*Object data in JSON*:
________________________

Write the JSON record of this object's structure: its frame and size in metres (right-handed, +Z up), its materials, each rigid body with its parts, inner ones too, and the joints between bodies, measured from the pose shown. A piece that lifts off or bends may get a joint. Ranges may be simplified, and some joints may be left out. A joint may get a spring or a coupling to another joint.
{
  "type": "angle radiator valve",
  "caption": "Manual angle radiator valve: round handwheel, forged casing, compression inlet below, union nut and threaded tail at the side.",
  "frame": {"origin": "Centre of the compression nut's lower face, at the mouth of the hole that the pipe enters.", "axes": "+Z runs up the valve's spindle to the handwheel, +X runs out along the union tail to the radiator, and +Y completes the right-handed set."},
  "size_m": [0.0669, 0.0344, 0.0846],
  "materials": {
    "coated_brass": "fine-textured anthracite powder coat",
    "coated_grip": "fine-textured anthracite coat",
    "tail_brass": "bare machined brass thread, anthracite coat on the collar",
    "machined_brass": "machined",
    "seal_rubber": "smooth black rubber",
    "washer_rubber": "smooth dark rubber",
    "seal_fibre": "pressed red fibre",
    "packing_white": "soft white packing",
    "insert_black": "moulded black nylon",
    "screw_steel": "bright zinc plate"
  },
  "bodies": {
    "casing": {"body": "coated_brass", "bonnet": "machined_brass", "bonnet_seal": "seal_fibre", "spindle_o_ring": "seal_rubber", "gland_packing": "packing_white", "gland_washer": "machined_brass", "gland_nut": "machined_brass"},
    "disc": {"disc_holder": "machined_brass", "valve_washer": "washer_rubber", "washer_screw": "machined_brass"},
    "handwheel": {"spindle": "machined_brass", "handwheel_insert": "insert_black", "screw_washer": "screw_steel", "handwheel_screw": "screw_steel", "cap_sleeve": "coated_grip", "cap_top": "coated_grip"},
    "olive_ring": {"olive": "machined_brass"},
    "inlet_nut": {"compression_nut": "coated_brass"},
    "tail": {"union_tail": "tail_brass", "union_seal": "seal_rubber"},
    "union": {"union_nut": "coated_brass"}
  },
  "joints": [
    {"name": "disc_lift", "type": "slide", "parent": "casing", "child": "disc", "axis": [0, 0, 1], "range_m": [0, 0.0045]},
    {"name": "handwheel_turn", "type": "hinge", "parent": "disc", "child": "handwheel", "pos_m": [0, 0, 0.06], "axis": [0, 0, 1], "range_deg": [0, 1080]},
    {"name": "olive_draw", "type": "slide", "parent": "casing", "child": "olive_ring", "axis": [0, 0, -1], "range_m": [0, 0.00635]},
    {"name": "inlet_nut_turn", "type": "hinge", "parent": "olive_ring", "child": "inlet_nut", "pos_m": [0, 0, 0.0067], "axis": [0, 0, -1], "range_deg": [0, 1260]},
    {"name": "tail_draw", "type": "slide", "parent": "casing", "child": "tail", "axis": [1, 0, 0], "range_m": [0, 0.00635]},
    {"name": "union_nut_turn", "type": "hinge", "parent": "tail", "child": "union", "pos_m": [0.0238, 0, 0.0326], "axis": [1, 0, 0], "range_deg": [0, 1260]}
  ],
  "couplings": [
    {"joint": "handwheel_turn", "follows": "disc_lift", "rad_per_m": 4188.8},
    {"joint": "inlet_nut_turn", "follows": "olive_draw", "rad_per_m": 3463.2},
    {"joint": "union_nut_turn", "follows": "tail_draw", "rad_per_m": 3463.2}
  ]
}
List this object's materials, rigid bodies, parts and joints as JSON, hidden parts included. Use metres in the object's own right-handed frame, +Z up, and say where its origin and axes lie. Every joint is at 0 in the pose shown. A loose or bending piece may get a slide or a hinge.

________________________

*Exercise task*: Write out all records exactly, keeping every detail.

*Expected answer*:
Write the JSON record of this object's structure: its frame and size in metres (right-handed, +Z up), its materials, each rigid body with its parts, inner ones too, and the joints between bodies, measured from the pose shown. A piece that lifts off or bends may get a joint. Ranges may be simplified, and some joints may be left out. A joint may get a spring or a coupling to another joint.
{
  "type": "angle radiator valve",
  "caption": "Manual angle radiator valve: round handwheel, forged casing, compression inlet below, union nut and threaded tail at the side.",
  "frame": {"origin": "Centre of the compression nut's lower face, at the mouth of the hole that the pipe enters.", "axes": "+Z runs up the valve's spindle to the handwheel, +X runs out along the union tail to the radiator, and +Y completes the right-handed set."},
  "size_m": [0.0669, 0.0344, 0.0846],
  "materials": {
    "coated_brass": "fine-textured anthracite powder coat",
    "coated_grip": "fine-textured anthracite coat",
    "tail_brass": "bare machined brass thread, anthracite coat on the collar",
    "machined_brass": "machined",
    "seal_rubber": "smooth black rubber",
    "washer_rubber": "smooth dark rubber",
    "seal_fibre": "pressed red fibre",
    "packing_white": "soft white packing",
    "insert_black": "moulded black nylon",
    "screw_steel": "bright zinc plate"
  },
  "bodies": {
    "casing": {"body": "coated_brass", "bonnet": "machined_brass", "bonnet_seal": "seal_fibre", "spindle_o_ring": "seal_rubber", "gland_packing": "packing_white", "gland_washer": "machined_brass", "gland_nut": "machined_brass"},
    "disc": {"disc_holder": "machined_brass", "valve_washer": "washer_rubber", "washer_screw": "machined_brass"},
    "handwheel": {"spindle": "machined_brass", "handwheel_insert": "insert_black", "screw_washer": "screw_steel", "handwheel_screw": "screw_steel", "cap_sleeve": "coated_grip", "cap_top": "coated_grip"},
    "olive_ring": {"olive": "machined_brass"},
    "inlet_nut": {"compression_nut": "coated_brass"},
    "tail": {"union_tail": "tail_brass", "union_seal": "seal_rubber"},
    "union": {"union_nut": "coated_brass"}
  },
  "joints": [
    {"name": "disc_lift", "type": "slide", "parent": "casing", "child": "disc", "axis": [0, 0, 1], "range_m": [0, 0.0045]},
    {"name": "handwheel_turn", "type": "hinge", "parent": "disc", "child": "handwheel", "pos_m": [0, 0, 0.06], "axis": [0, 0, 1], "range_deg": [0, 1080]},
    {"name": "olive_draw", "type": "slide", "parent": "casing", "child": "olive_ring", "axis": [0, 0, -1], "range_m": [0, 0.00635]},
    {"name": "inlet_nut_turn", "type": "hinge", "parent": "olive_ring", "child": "inlet_nut", "pos_m": [0, 0, 0.0067], "axis": [0, 0, -1], "range_deg": [0, 1260]},
    {"name": "tail_draw", "type": "slide", "parent": "casing", "child": "tail", "axis": [1, 0, 0], "range_m": [0, 0.00635]},
    {"name": "union_nut_turn", "type": "hinge", "parent": "tail", "child": "union", "pos_m": [0.0238, 0, 0.0326], "axis": [1, 0, 0], "range_deg": [0, 1260]}
  ],
  "couplings": [
    {"joint": "handwheel_turn", "follows": "disc_lift", "rad_per_m": 4188.8},
    {"joint": "inlet_nut_turn", "follows": "olive_draw", "rad_per_m": 3463.2},
    {"joint": "union_nut_turn", "follows": "tail_draw", "rad_per_m": 3463.2}
  ]
}
List this object's materials, rigid bodies, parts and joints as JSON, hidden parts included. Use metres in the object's own right-handed frame, +Z up, and say where its origin and axes lie. Every joint is at 0 in the pose shown. A loose or bending piece may get a slide or a hinge.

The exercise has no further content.